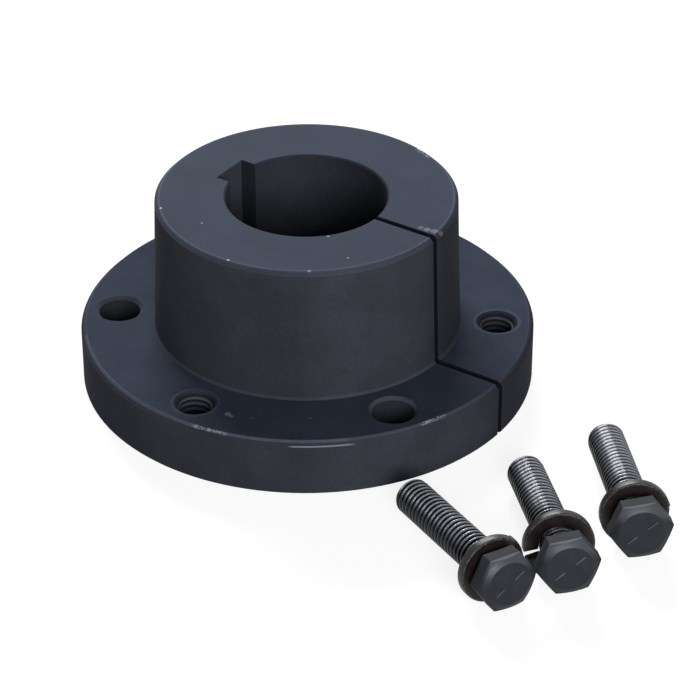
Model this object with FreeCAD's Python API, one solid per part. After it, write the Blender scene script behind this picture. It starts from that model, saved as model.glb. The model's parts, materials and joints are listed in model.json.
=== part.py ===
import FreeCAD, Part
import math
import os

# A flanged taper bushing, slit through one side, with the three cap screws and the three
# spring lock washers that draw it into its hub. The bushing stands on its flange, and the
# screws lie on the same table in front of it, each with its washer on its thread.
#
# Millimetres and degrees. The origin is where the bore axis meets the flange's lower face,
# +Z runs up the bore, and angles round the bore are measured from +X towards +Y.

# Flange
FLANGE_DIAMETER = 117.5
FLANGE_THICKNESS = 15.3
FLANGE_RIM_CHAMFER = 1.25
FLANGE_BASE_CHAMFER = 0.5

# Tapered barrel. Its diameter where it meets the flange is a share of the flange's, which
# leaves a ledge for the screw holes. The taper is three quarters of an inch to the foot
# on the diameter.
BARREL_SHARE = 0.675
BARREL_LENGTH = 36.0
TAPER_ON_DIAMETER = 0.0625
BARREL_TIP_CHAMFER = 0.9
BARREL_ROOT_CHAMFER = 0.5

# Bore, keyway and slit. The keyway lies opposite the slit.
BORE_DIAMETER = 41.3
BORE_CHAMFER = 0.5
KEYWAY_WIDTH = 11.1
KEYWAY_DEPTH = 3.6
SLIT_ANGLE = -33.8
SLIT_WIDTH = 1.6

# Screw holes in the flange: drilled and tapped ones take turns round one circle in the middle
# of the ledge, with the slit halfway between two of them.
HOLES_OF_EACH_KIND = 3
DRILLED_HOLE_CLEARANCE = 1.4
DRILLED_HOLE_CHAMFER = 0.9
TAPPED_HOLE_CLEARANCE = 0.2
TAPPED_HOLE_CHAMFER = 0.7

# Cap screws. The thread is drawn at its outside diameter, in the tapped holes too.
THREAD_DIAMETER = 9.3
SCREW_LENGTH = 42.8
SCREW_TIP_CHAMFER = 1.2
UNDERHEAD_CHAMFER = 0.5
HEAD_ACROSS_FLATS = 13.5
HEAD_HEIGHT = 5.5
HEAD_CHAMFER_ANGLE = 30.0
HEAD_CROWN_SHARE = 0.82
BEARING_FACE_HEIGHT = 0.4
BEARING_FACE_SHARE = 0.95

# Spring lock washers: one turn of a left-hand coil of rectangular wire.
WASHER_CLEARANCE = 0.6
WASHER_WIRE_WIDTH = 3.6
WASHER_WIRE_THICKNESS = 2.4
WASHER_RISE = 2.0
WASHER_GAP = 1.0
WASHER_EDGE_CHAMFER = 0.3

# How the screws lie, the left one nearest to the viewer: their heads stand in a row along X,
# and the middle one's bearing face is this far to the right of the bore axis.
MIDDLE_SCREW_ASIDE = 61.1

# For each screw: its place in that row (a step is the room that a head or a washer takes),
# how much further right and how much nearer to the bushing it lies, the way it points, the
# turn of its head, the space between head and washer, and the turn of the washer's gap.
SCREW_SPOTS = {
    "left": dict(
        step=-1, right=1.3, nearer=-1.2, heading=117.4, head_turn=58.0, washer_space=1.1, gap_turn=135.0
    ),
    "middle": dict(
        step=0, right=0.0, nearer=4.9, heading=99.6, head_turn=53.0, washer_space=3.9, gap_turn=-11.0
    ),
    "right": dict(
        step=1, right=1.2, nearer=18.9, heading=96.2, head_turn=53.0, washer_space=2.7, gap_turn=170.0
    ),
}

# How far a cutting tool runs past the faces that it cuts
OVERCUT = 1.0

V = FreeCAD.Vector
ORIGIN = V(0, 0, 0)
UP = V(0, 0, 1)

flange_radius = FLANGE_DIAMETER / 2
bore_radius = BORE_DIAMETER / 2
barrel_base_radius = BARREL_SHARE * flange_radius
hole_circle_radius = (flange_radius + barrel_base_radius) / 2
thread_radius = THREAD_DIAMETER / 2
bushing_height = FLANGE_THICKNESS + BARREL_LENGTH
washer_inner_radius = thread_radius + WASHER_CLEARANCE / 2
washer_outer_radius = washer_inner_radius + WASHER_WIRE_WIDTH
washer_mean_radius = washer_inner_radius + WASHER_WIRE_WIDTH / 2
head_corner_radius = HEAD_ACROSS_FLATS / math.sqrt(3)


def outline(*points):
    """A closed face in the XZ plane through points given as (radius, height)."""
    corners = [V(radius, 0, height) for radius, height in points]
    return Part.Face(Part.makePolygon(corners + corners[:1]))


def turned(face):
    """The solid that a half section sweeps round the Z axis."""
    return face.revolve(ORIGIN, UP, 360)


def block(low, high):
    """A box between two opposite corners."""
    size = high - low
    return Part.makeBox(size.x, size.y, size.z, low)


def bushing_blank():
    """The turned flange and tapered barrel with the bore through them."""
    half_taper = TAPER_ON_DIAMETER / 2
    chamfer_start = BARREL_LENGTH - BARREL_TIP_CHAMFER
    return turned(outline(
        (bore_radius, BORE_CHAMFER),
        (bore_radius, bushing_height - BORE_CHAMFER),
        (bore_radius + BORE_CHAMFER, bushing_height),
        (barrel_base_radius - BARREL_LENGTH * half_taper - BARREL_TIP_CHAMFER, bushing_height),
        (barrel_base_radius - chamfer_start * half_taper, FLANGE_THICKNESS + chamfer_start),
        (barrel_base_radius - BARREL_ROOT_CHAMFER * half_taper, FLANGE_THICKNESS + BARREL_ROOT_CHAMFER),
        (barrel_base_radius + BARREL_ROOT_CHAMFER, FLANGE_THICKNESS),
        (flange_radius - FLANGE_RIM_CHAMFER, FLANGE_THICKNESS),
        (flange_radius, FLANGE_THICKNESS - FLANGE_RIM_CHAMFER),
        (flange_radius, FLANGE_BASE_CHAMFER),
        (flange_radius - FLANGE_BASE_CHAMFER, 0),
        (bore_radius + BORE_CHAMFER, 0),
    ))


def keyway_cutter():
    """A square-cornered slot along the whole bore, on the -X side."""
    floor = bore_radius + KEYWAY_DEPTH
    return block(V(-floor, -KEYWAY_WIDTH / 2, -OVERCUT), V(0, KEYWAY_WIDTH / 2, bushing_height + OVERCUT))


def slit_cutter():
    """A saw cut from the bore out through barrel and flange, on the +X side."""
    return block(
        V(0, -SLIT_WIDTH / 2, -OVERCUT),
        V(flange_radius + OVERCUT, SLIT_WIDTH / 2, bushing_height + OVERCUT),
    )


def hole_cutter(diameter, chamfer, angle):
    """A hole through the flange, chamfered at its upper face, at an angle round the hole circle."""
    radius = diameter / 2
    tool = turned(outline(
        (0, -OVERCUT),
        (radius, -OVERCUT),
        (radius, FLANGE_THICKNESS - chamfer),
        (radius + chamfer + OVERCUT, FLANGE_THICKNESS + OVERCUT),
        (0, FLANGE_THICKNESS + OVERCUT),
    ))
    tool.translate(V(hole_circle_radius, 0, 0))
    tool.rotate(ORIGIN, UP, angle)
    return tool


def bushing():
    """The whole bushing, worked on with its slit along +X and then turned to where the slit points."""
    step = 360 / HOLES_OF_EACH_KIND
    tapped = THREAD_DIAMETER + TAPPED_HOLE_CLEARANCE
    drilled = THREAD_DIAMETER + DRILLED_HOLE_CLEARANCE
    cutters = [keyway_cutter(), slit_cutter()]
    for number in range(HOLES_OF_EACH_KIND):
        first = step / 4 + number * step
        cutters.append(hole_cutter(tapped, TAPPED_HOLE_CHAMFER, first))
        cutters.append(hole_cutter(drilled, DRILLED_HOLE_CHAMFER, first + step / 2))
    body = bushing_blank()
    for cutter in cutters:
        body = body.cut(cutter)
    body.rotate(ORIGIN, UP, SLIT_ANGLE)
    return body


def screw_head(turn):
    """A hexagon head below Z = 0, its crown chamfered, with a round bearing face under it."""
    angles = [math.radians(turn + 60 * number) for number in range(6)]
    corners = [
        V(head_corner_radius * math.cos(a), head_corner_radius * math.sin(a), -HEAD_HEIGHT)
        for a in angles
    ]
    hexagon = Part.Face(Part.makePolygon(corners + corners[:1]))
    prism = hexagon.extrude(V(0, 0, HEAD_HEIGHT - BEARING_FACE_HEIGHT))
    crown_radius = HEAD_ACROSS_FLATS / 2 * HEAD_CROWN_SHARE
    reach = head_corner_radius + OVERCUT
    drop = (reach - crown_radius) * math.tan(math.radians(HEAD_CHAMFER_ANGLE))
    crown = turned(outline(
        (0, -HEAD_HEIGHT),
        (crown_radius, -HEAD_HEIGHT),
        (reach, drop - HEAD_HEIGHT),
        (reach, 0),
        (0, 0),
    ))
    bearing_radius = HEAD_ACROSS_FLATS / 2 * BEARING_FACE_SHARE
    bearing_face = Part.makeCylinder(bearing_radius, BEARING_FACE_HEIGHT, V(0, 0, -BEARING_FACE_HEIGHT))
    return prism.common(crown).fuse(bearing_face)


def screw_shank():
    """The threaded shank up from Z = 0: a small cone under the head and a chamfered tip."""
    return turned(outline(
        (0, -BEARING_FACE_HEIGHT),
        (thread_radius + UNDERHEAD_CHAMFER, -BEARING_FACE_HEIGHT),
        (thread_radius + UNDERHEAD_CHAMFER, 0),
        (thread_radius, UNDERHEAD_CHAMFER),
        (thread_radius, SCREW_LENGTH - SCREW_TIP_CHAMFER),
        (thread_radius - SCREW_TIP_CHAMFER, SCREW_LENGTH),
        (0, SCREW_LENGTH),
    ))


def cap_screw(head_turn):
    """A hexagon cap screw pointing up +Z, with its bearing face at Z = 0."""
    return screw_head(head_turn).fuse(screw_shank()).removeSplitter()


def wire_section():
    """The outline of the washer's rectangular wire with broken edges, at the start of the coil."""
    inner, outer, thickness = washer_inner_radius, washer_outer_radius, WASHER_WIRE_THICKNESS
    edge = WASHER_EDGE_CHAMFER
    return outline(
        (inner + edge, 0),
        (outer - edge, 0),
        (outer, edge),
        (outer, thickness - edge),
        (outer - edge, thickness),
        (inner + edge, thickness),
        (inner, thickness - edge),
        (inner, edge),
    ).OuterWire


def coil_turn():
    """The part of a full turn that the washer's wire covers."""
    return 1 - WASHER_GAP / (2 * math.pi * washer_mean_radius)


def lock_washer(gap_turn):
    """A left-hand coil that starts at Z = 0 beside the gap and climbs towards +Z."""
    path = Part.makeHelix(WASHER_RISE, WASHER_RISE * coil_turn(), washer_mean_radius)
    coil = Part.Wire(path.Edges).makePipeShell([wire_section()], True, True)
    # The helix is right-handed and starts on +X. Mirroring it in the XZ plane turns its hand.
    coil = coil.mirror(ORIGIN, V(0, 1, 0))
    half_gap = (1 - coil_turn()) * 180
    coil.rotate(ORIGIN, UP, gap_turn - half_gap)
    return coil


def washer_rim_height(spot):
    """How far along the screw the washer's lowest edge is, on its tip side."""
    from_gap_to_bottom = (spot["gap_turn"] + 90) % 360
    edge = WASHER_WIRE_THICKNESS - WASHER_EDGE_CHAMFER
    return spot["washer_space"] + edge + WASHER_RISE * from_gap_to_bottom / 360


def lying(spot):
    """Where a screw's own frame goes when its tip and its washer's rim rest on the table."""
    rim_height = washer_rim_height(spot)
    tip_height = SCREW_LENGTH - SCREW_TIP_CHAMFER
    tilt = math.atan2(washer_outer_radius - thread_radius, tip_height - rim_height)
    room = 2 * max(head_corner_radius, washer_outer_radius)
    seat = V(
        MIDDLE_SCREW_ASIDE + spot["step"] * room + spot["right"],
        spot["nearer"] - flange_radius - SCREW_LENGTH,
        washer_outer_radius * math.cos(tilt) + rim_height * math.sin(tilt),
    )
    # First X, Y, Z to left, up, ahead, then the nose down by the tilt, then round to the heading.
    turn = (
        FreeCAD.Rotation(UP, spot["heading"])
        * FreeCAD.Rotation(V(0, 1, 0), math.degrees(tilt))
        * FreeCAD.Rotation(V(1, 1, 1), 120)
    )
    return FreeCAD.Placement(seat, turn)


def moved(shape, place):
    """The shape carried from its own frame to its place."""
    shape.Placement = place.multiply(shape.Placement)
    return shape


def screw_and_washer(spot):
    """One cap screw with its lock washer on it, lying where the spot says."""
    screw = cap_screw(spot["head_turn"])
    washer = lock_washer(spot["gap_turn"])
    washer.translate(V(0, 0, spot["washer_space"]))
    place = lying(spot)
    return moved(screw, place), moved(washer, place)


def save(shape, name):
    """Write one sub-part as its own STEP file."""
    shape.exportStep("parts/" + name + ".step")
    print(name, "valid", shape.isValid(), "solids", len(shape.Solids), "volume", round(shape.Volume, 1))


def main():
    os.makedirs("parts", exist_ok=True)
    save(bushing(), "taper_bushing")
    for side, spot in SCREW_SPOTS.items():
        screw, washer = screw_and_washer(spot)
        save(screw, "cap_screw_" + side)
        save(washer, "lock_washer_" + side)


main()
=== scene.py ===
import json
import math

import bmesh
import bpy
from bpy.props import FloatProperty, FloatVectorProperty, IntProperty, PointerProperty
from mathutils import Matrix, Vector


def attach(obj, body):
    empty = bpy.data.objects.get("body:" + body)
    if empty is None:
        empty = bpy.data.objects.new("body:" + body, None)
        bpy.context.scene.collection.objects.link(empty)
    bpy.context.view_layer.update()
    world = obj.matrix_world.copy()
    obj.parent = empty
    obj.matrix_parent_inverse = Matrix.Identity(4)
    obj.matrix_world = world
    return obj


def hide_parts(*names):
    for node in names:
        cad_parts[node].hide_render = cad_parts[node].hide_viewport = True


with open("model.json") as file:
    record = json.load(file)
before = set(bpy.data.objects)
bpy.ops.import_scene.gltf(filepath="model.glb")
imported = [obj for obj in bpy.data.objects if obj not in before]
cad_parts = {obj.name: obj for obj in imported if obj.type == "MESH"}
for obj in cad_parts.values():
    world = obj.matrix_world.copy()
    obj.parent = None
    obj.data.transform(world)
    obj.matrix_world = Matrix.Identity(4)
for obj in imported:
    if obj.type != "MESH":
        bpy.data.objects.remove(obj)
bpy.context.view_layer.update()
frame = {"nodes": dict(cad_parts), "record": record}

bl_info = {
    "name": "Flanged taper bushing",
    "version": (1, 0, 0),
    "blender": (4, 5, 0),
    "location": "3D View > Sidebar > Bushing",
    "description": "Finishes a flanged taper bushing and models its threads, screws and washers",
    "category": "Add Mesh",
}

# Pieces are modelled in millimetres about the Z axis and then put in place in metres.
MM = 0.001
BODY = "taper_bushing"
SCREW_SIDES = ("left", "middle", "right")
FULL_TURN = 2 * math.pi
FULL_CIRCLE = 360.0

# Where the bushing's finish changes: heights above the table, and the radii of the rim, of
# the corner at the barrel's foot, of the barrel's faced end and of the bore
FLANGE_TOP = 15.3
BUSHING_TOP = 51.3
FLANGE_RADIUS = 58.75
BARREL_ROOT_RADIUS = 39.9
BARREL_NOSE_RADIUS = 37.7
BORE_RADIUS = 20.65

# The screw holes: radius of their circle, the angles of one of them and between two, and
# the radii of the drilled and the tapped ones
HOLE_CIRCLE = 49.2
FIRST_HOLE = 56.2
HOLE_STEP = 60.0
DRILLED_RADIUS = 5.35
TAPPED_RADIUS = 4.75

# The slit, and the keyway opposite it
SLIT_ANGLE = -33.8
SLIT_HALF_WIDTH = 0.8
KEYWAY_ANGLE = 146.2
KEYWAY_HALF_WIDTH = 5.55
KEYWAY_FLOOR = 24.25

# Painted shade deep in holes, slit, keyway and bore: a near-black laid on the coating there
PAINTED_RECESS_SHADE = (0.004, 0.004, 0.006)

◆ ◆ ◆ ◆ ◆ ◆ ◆

**BRIEF**
Solely the line containing "for side, spot", the line containing "bpy.data.objects.remove(obj)", and the lines between them are to be given again, exactly as written.

**TASK RESPONSE**
    for side, spot in SCREW_SPOTS.items():
        screw, washer = screw_and_washer(spot)
        save(screw, "cap_screw_" + side)
        save(washer, "lock_washer_" + side)


main()
=== scene.py ===
import json
import math

import bmesh
import bpy
from bpy.props import FloatProperty, FloatVectorProperty, IntProperty, PointerProperty
from mathutils import Matrix, Vector


def attach(obj, body):
    empty = bpy.data.objects.get("body:" + body)
    if empty is None:
        empty = bpy.data.objects.new("body:" + body, None)
        bpy.context.scene.collection.objects.link(empty)
    bpy.context.view_layer.update()
    world = obj.matrix_world.copy()
    obj.parent = empty
    obj.matrix_parent_inverse = Matrix.Identity(4)
    obj.matrix_world = world
    return obj


def hide_parts(*names):
    for node in names:
        cad_parts[node].hide_render = cad_parts[node].hide_viewport = True


with open("model.json") as file:
    record = json.load(file)
before = set(bpy.data.objects)
bpy.ops.import_scene.gltf(filepath="model.glb")
imported = [obj for obj in bpy.data.objects if obj not in before]
cad_parts = {obj.name: obj for obj in imported if obj.type == "MESH"}
for obj in cad_parts.values():
    world = obj.matrix_world.copy()
    obj.parent = None
    obj.data.transform(world)
    obj.matrix_world = Matrix.Identity(4)
for obj in imported:
    if obj.type != "MESH":
        bpy.data.objects.remove(obj)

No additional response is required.